# Task requirements
Extract every entry word for word.

================

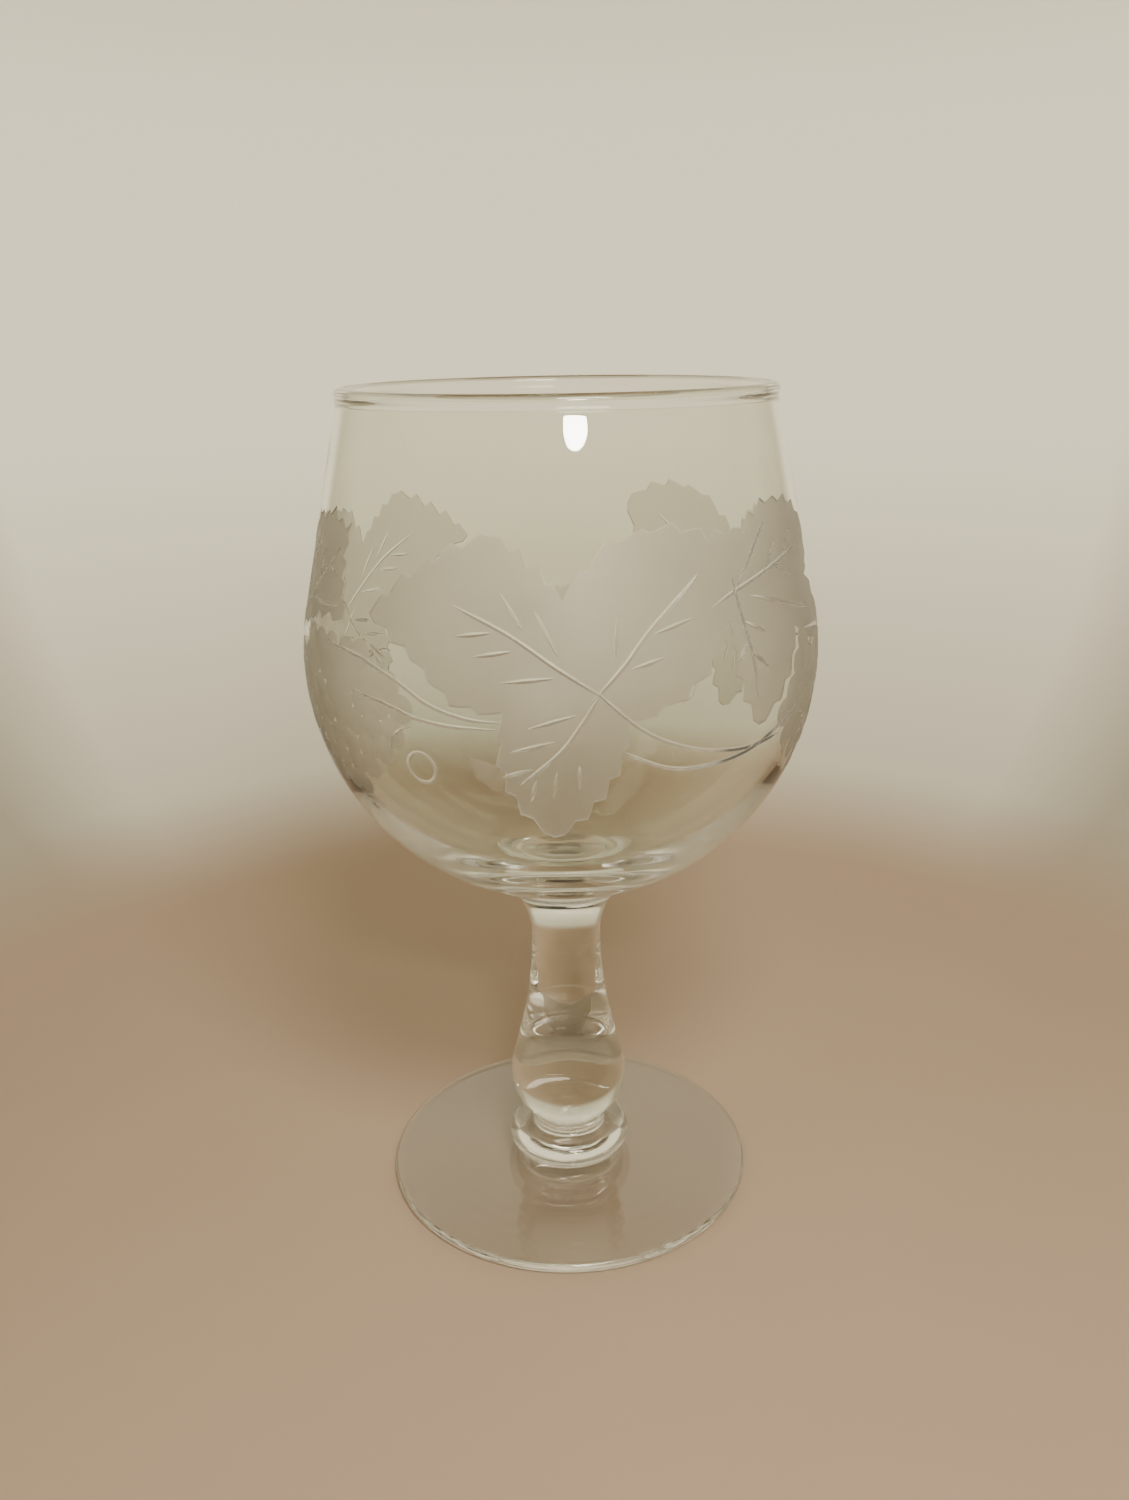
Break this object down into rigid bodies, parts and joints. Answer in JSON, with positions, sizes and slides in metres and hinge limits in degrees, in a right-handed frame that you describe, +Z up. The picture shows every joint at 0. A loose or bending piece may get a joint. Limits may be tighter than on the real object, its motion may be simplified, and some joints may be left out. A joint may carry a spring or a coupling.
{
  "type": "wine goblet",
  "caption": "Short-stemmed wine goblet of clear glass: round tapering bowl with a frosted vine-leaf band, solid baluster stem with a collar, and a thin round foot.",
  "frame": {"origin": "centre of the foot's underside, on the surface that the glass stands on", "axes": "+Z up along the glass's axis of revolution; X and Y are free directions in the foot's plane, with the main leaf of the decoration facing -Y"},
  "size_m": [0.089, 0.089, 0.15],
  "materials": {
    "bowl_glass": "clear blown soda-lime glass with a faint grey-green tint, frosted vine leaves with cut veins round the belly",
    "solid_glass": "clear solid soda-lime glass, fire polished, with a faint grey-green tint"
  },
  "bodies": {
    "root": {"foot": "solid_glass", "collar": "solid_glass", "stem": "solid_glass", "button": "solid_glass", "bowl": "bowl_glass"}
  },
  "joints": []
}
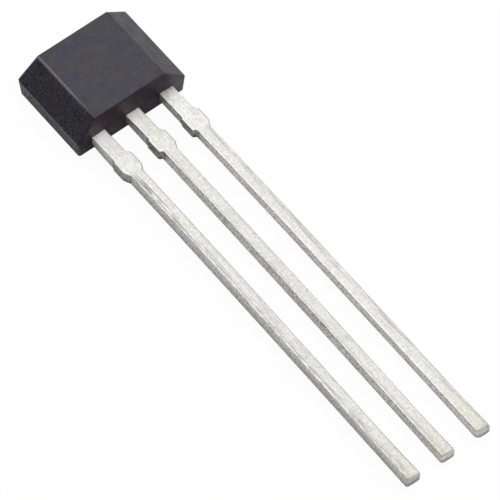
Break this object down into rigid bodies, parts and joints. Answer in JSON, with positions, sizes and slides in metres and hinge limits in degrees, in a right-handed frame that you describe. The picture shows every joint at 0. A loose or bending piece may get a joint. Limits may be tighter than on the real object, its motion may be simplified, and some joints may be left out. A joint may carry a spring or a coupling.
{
  "type": "hall effect sensor",
  "caption": "Flat moulded Hall effect sensor with chamfered sides and long straight leads for soldering into a board.",
  "frame": {"origin": "middle of the back face of the moulded case", "axes": "+Z out of the sensing face, -Y along the leads towards their tips, +X across the leads from the supply lead to the output lead"},
  "size_m": [0.004, 0.0181, 0.0014],
  "materials": {
    "epoxy_resin": "satin moulded black epoxy with a fine spark-eroded grain",
    "tin_plated_copper": "matte tin plate over a stamped copper alloy",
    "adhesive": "cured die attach adhesive",
    "silicon": "polished silicon",
    "gold_wire": "drawn gold"
  },
  "bodies": {
    "root": {"moulded_case": "epoxy_resin", "supply_lead": "tin_plated_copper", "ground_lead": "tin_plated_copper", "output_lead": "tin_plated_copper", "die_attach": "adhesive", "sensor_die": "silicon", "supply_bond_wire": "gold_wire", "ground_bond_wire": "gold_wire", "output_bond_wire": "gold_wire"}
  },
  "joints": []
}
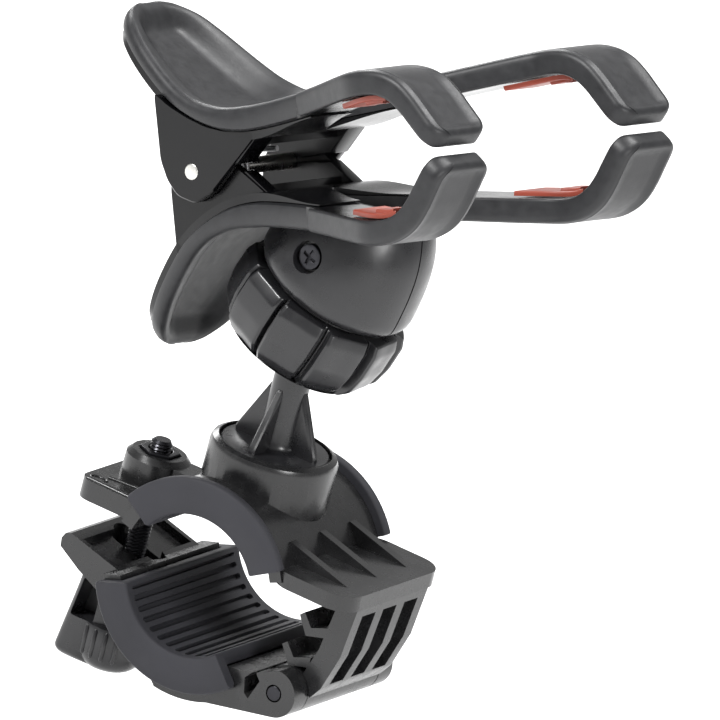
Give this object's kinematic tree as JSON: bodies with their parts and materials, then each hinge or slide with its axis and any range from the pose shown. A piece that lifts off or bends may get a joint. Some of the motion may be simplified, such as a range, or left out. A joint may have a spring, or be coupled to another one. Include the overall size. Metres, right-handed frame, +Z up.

================

# Written response
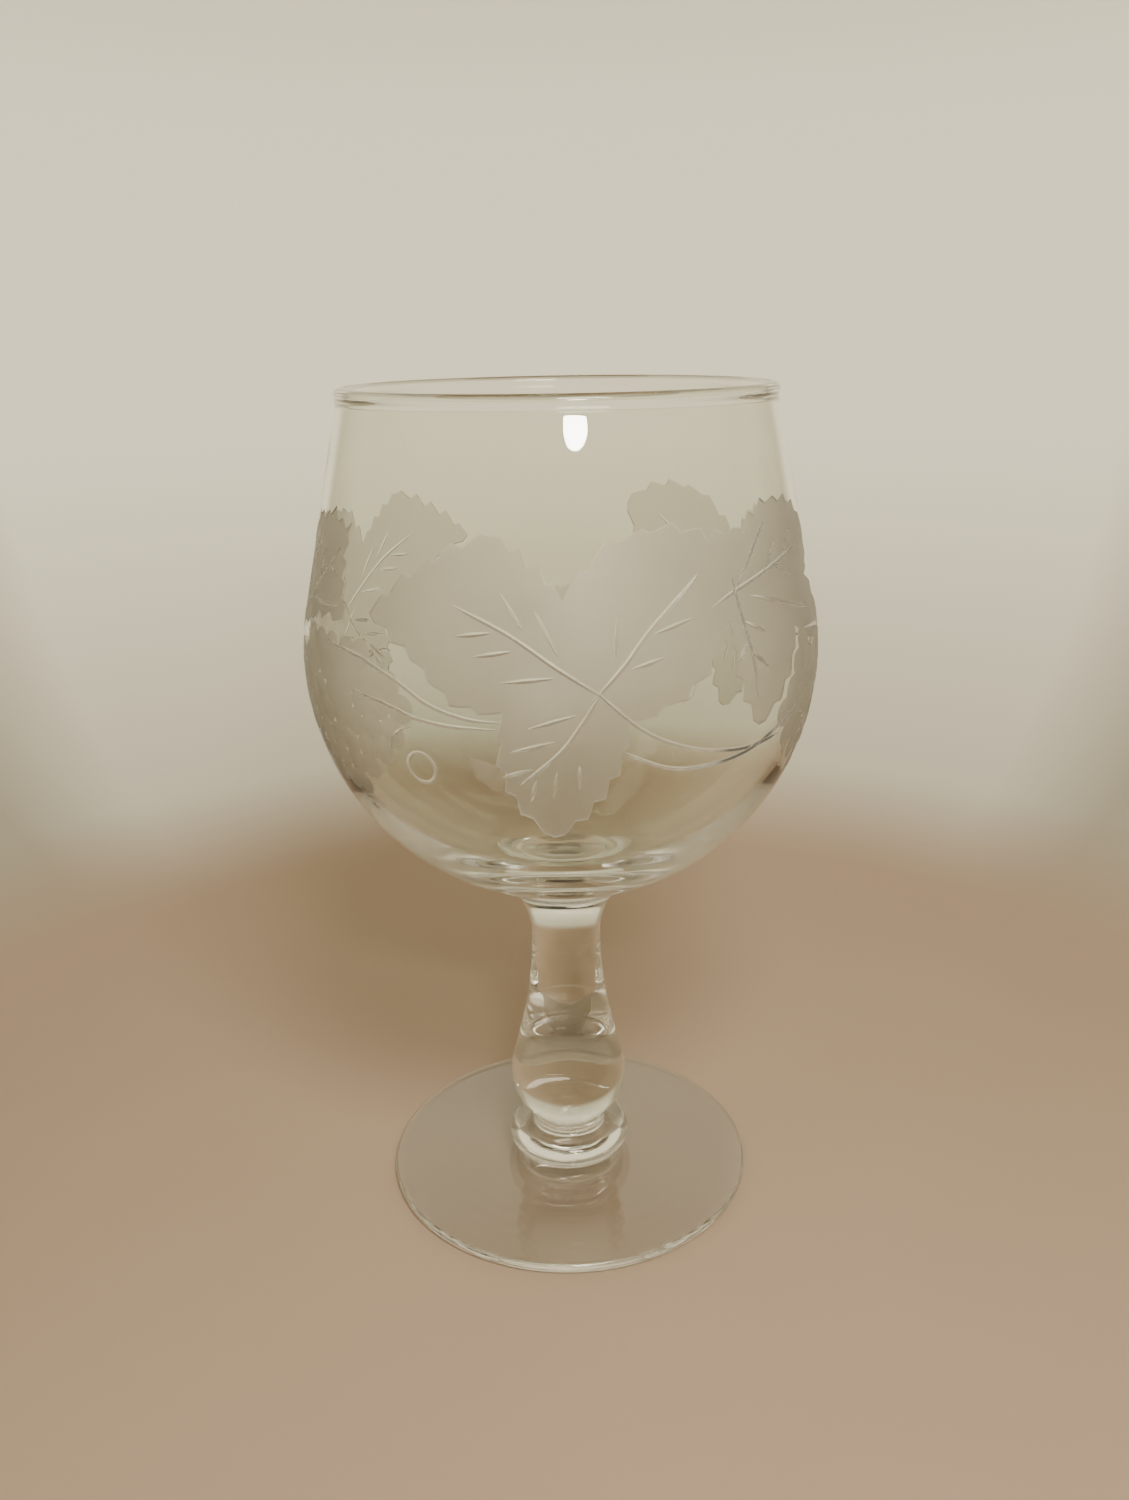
Break this object down into rigid bodies, parts and joints. Answer in JSON, with positions, sizes and slides in metres and hinge limits in degrees, in a right-handed frame that you describe, +Z up. The picture shows every joint at 0. A loose or bending piece may get a joint. Limits may be tighter than on the real object, its motion may be simplified, and some joints may be left out. A joint may carry a spring or a coupling.
{
  "type": "wine goblet",
  "caption": "Short-stemmed wine goblet of clear glass: round tapering bowl with a frosted vine-leaf band, solid baluster stem with a collar, and a thin round foot.",
  "frame": {"origin": "centre of the foot's underside, on the surface that the glass stands on", "axes": "+Z up along the glass's axis of revolution; X and Y are free directions in the foot's plane, with the main leaf of the decoration facing -Y"},
  "size_m": [0.089, 0.089, 0.15],
  "materials": {
    "bowl_glass": "clear blown soda-lime glass with a faint grey-green tint, frosted vine leaves with cut veins round the belly",
    "solid_glass": "clear solid soda-lime glass, fire polished, with a faint grey-green tint"
  },
  "bodies": {
    "root": {"foot": "solid_glass", "collar": "solid_glass", "stem": "solid_glass", "button": "solid_glass", "bowl": "bowl_glass"}
  },
  "joints": []
}
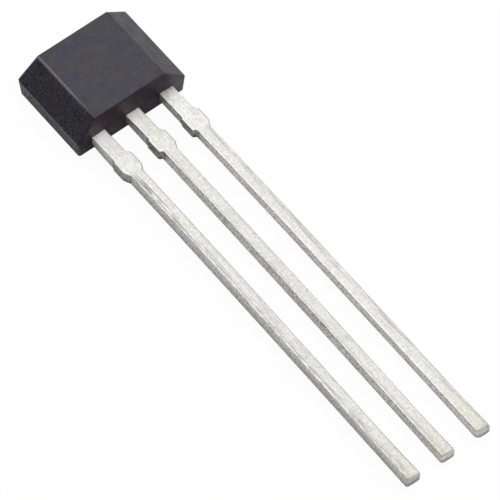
Break this object down into rigid bodies, parts and joints. Answer in JSON, with positions, sizes and slides in metres and hinge limits in degrees, in a right-handed frame that you describe. The picture shows every joint at 0. A loose or bending piece may get a joint. Limits may be tighter than on the real object, its motion may be simplified, and some joints may be left out. A joint may carry a spring or a coupling.
{
  "type": "hall effect sensor",
  "caption": "Flat moulded Hall effect sensor with chamfered sides and long straight leads for soldering into a board.",
  "frame": {"origin": "middle of the back face of the moulded case", "axes": "+Z out of the sensing face, -Y along the leads towards their tips, +X across the leads from the supply lead to the output lead"},
  "size_m": [0.004, 0.0181, 0.0014],
  "materials": {
    "epoxy_resin": "satin moulded black epoxy with a fine spark-eroded grain",
    "tin_plated_copper": "matte tin plate over a stamped copper alloy",
    "adhesive": "cured die attach adhesive",
    "silicon": "polished silicon",
    "gold_wire": "drawn gold"
  },
  "bodies": {
    "root": {"moulded_case": "epoxy_resin", "supply_lead": "tin_plated_copper", "ground_lead": "tin_plated_copper", "output_lead": "tin_plated_copper", "die_attach": "adhesive", "sensor_die": "silicon", "supply_bond_wire": "gold_wire", "ground_bond_wire": "gold_wire", "output_bond_wire": "gold_wire"}
  },
  "joints": []
}
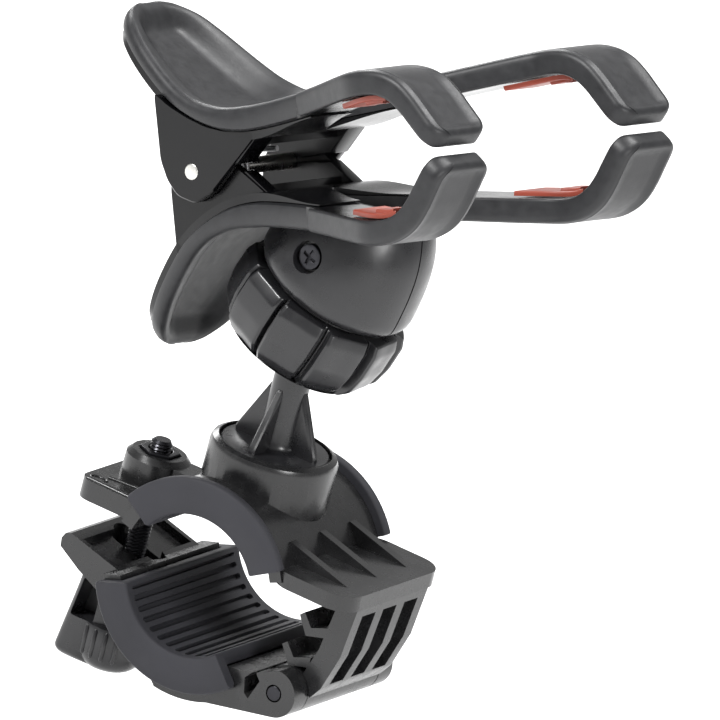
Give this object's kinematic tree as JSON: bodies with their parts and materials, then each hinge or slide with its axis and any range from the pose shown. A piece that lifts off or bends may get a joint. Some of the motion may be simplified, such as a range, or left out. A joint may have a spring, or be coupled to another one. Include the overall size. Metres, right-handed frame, +Z up.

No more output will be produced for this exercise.